WRITTEN PROBLEM: What is needed is an exact copy of the lines from the one containing "Write part 2 of the build123d" to the one containing "LAMP_COLOUR = (0.94, 0.97, 1.0)", both lines included, and no other lines.

━━━━━ DATA

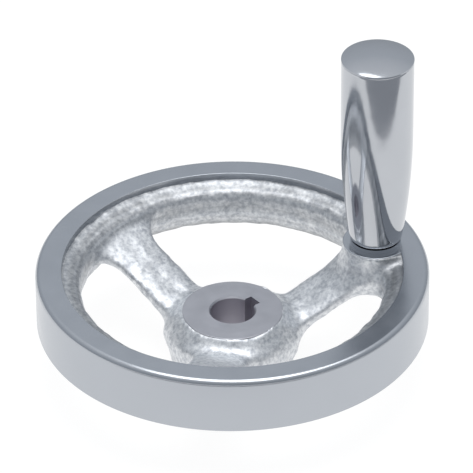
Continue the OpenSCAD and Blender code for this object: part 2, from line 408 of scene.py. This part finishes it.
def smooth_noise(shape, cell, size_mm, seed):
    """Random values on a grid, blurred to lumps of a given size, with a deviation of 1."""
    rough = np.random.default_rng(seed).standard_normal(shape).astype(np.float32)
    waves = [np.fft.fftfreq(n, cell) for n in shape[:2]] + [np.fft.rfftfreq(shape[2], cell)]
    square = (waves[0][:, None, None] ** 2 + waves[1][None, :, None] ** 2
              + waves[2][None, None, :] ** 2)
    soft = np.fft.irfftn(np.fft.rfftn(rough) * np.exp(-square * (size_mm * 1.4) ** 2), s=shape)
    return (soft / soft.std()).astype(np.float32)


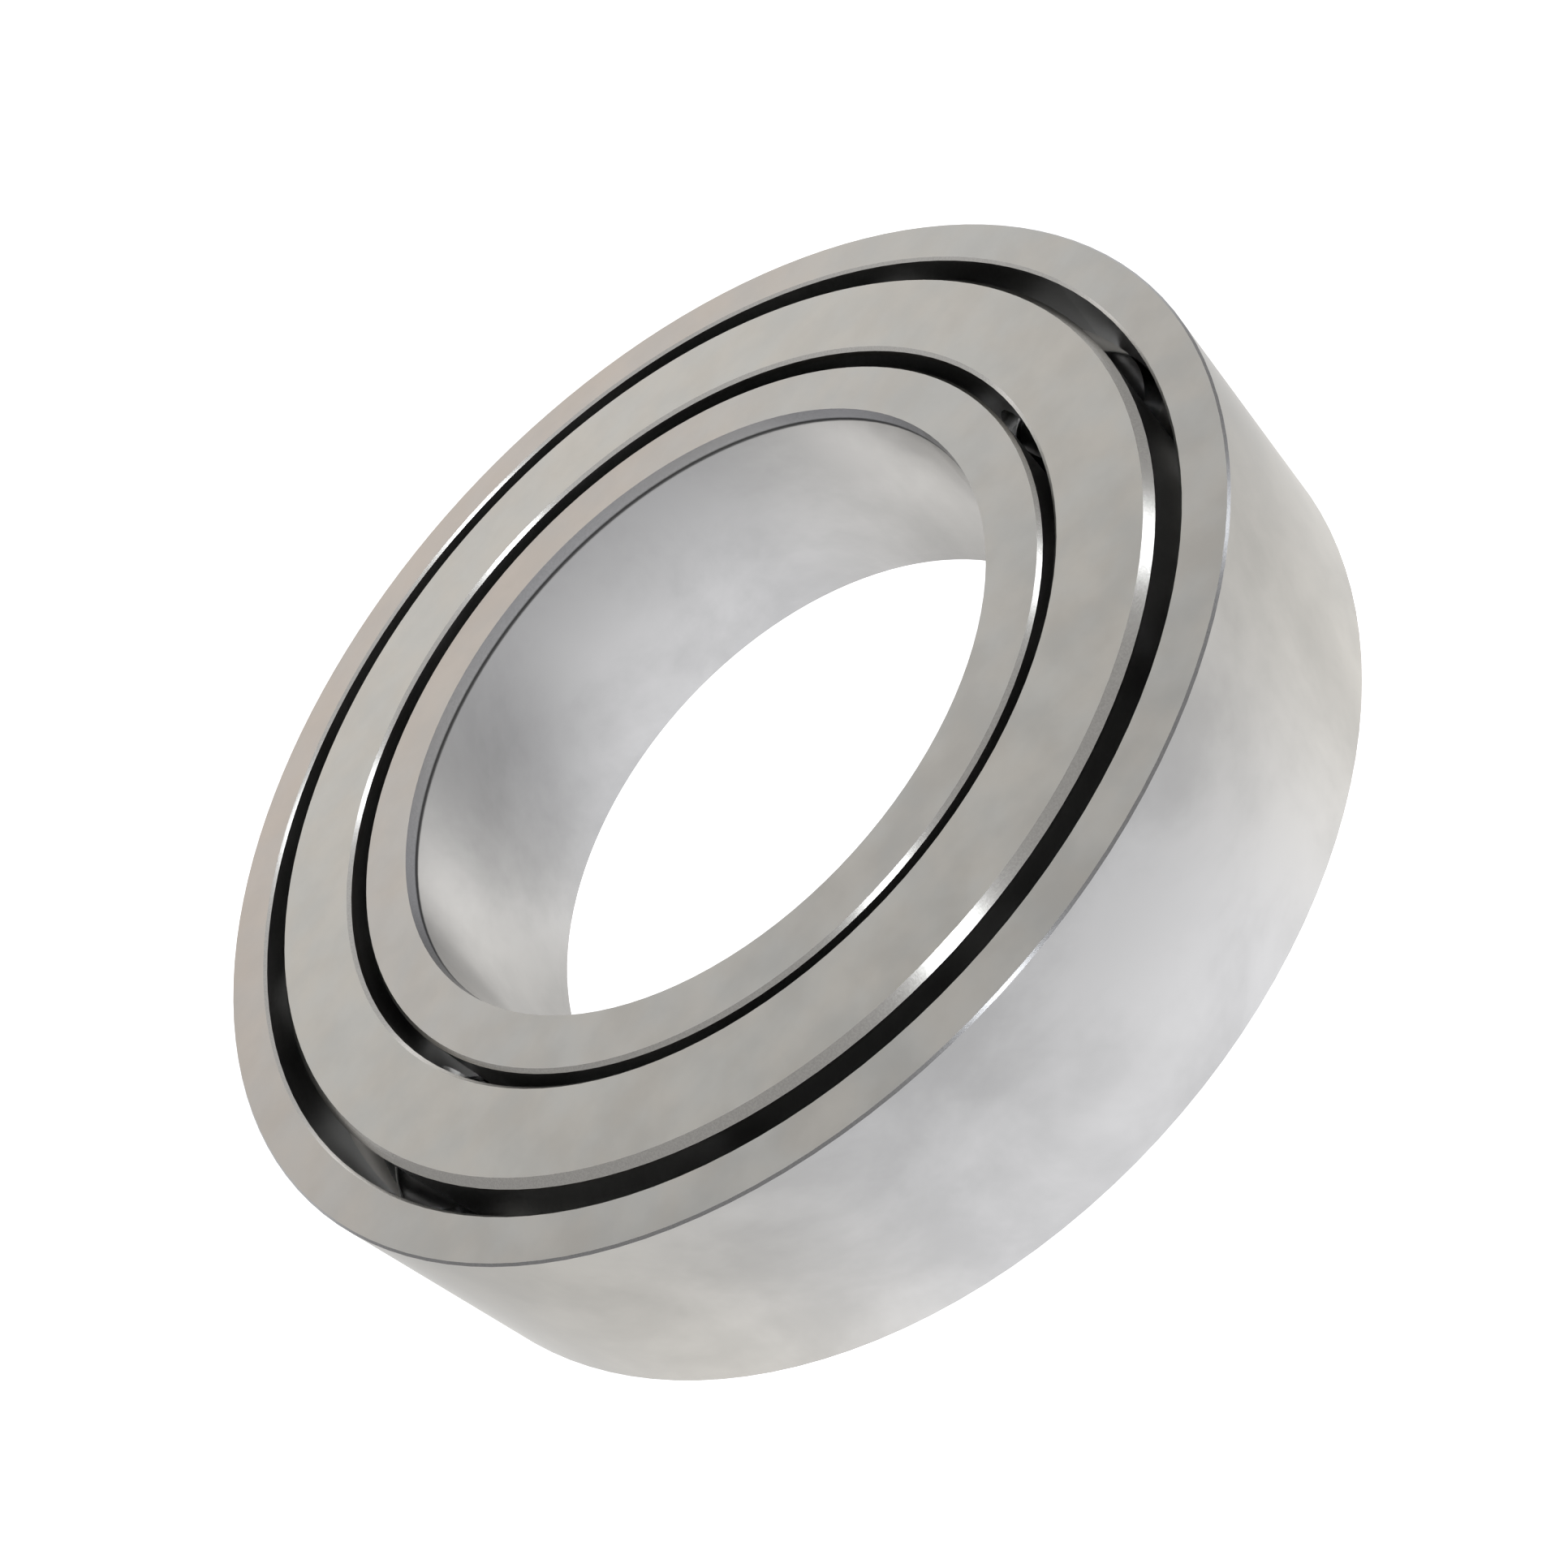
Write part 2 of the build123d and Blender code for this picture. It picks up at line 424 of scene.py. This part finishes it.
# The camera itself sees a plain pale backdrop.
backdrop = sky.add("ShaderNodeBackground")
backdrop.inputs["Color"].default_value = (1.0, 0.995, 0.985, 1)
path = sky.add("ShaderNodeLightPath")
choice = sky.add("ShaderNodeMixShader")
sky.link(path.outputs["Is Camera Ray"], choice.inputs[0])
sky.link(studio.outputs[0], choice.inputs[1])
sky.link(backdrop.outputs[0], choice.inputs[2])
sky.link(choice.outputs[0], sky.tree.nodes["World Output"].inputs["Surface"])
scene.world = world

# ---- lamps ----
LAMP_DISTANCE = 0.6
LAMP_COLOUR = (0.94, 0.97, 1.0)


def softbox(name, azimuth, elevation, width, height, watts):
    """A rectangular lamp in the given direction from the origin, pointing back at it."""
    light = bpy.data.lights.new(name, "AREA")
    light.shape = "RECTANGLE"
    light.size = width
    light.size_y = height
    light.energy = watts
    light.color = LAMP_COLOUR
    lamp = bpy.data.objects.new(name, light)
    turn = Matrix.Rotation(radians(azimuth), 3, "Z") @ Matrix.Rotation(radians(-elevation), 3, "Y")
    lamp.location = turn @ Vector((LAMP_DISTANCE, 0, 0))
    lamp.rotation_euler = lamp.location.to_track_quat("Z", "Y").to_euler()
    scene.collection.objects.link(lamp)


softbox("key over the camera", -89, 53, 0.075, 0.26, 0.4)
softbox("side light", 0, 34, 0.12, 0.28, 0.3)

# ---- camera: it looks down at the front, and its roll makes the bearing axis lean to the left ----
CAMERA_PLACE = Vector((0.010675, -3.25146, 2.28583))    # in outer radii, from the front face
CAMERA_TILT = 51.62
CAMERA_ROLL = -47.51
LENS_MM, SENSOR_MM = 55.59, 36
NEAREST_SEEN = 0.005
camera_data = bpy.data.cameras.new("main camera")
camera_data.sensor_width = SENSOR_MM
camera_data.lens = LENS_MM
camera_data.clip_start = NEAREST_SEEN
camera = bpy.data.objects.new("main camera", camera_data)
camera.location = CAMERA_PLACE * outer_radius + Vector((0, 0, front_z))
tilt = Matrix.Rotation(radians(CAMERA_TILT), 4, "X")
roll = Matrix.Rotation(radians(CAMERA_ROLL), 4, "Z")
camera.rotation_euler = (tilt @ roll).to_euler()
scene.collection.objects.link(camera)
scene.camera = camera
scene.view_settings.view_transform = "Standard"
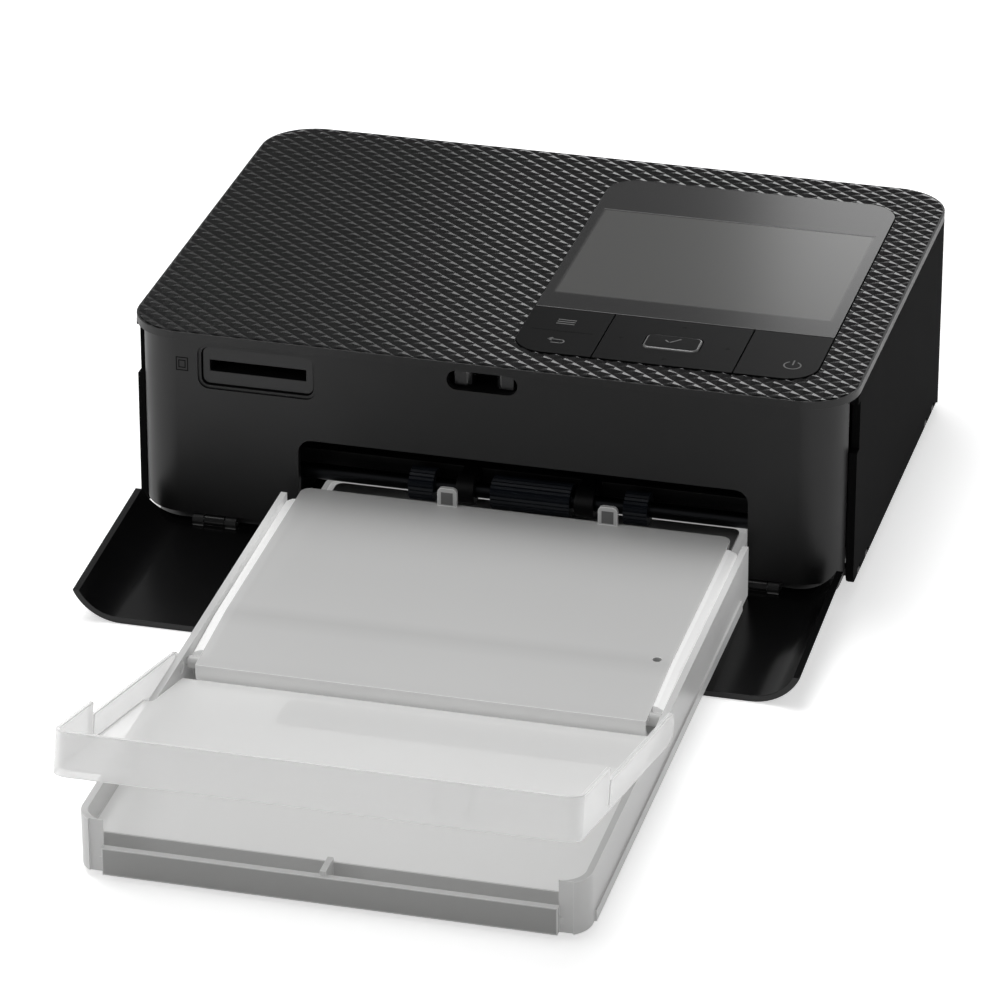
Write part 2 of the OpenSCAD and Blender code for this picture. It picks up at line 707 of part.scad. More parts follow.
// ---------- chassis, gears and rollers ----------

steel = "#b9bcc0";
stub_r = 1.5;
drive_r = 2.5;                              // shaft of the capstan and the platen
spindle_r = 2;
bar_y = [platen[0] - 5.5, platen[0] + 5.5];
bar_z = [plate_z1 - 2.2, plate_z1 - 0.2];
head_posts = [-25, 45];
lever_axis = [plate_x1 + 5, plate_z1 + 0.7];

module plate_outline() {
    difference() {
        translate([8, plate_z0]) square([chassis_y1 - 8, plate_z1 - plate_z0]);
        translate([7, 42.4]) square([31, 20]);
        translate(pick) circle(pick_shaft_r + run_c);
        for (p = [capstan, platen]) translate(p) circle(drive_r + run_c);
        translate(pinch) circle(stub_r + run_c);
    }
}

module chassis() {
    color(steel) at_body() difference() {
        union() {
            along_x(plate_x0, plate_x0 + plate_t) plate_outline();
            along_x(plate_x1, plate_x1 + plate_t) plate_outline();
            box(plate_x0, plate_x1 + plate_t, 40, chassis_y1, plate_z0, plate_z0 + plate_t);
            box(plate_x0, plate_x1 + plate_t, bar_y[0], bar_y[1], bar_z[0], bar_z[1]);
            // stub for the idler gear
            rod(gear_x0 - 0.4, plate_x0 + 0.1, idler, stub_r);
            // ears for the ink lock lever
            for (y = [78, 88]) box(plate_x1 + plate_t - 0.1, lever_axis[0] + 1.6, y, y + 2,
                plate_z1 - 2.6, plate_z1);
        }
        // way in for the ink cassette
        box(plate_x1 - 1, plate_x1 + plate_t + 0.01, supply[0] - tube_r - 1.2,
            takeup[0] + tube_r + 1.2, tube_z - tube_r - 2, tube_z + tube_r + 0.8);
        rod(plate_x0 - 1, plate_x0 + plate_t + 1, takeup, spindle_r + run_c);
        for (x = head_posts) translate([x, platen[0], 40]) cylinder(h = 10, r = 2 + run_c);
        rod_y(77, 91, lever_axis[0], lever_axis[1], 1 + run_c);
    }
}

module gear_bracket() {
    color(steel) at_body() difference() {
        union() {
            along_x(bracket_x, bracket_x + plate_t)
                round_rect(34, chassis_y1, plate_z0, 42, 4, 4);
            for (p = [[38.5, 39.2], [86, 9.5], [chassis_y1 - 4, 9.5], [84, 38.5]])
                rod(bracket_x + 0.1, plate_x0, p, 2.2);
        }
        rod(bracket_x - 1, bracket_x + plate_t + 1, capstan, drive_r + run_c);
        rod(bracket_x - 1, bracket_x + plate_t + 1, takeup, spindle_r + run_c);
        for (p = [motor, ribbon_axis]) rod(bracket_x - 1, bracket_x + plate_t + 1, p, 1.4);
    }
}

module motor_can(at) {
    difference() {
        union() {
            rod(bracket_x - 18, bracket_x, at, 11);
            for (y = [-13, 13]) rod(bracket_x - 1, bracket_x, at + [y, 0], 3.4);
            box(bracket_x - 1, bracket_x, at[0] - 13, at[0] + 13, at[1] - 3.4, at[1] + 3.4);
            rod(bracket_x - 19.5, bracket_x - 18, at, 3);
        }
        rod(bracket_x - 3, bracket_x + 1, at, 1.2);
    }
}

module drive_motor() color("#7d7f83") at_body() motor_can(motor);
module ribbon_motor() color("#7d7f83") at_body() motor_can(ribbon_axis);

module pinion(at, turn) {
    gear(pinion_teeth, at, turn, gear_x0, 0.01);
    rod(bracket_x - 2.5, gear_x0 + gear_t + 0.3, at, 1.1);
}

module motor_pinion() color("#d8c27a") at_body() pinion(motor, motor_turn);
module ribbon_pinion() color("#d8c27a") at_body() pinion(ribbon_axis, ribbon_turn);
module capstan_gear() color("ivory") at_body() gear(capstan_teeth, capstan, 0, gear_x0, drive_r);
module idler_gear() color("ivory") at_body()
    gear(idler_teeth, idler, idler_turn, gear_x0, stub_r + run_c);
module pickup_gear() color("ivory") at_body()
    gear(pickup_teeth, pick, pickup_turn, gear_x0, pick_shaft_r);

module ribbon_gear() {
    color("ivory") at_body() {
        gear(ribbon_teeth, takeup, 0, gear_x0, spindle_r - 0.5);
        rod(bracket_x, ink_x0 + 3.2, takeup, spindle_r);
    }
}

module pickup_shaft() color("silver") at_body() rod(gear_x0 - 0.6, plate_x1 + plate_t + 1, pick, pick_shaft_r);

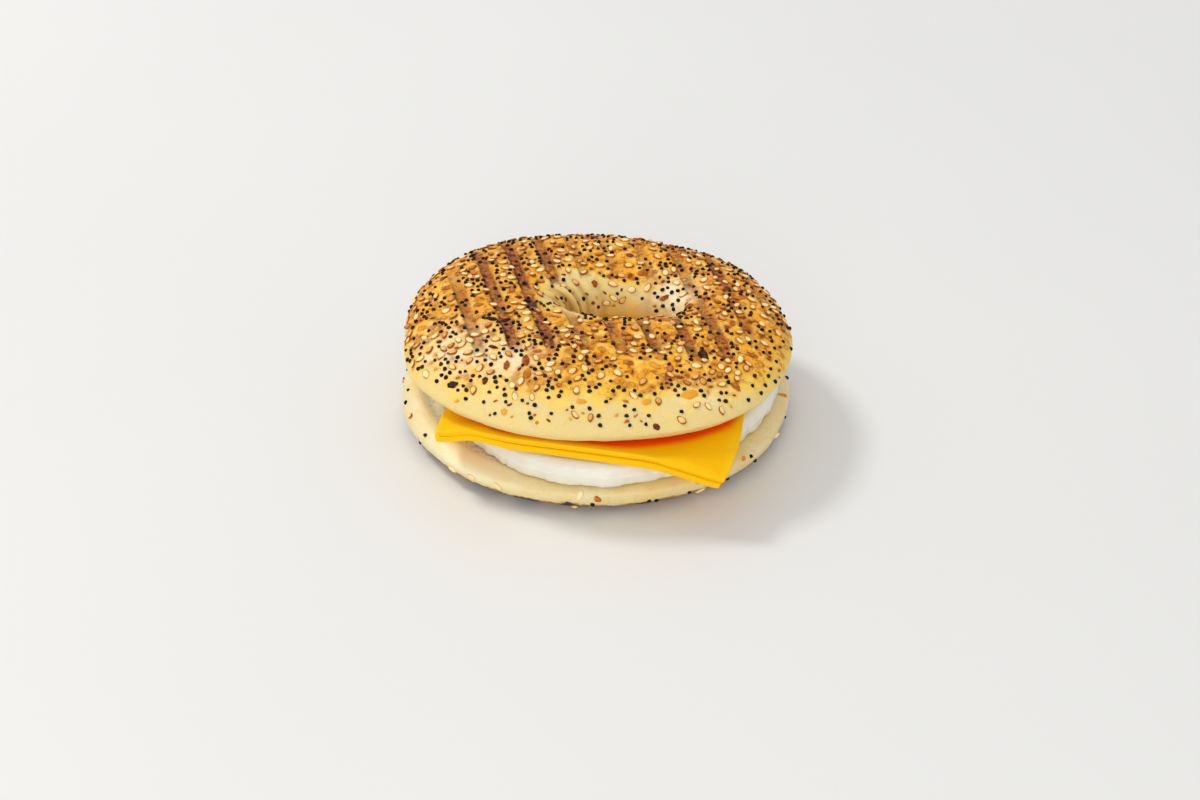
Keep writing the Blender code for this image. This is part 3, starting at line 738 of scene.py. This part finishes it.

━━━━━━━━━━

RESULT OF THIS TASK:
Write part 2 of the build123d and Blender code for this picture. It picks up at line 424 of scene.py. This part finishes it.
# The camera itself sees a plain pale backdrop.
backdrop = sky.add("ShaderNodeBackground")
backdrop.inputs["Color"].default_value = (1.0, 0.995, 0.985, 1)
path = sky.add("ShaderNodeLightPath")
choice = sky.add("ShaderNodeMixShader")
sky.link(path.outputs["Is Camera Ray"], choice.inputs[0])
sky.link(studio.outputs[0], choice.inputs[1])
sky.link(backdrop.outputs[0], choice.inputs[2])
sky.link(choice.outputs[0], sky.tree.nodes["World Output"].inputs["Surface"])
scene.world = world

# ---- lamps ----
LAMP_DISTANCE = 0.6
LAMP_COLOUR = (0.94, 0.97, 1.0)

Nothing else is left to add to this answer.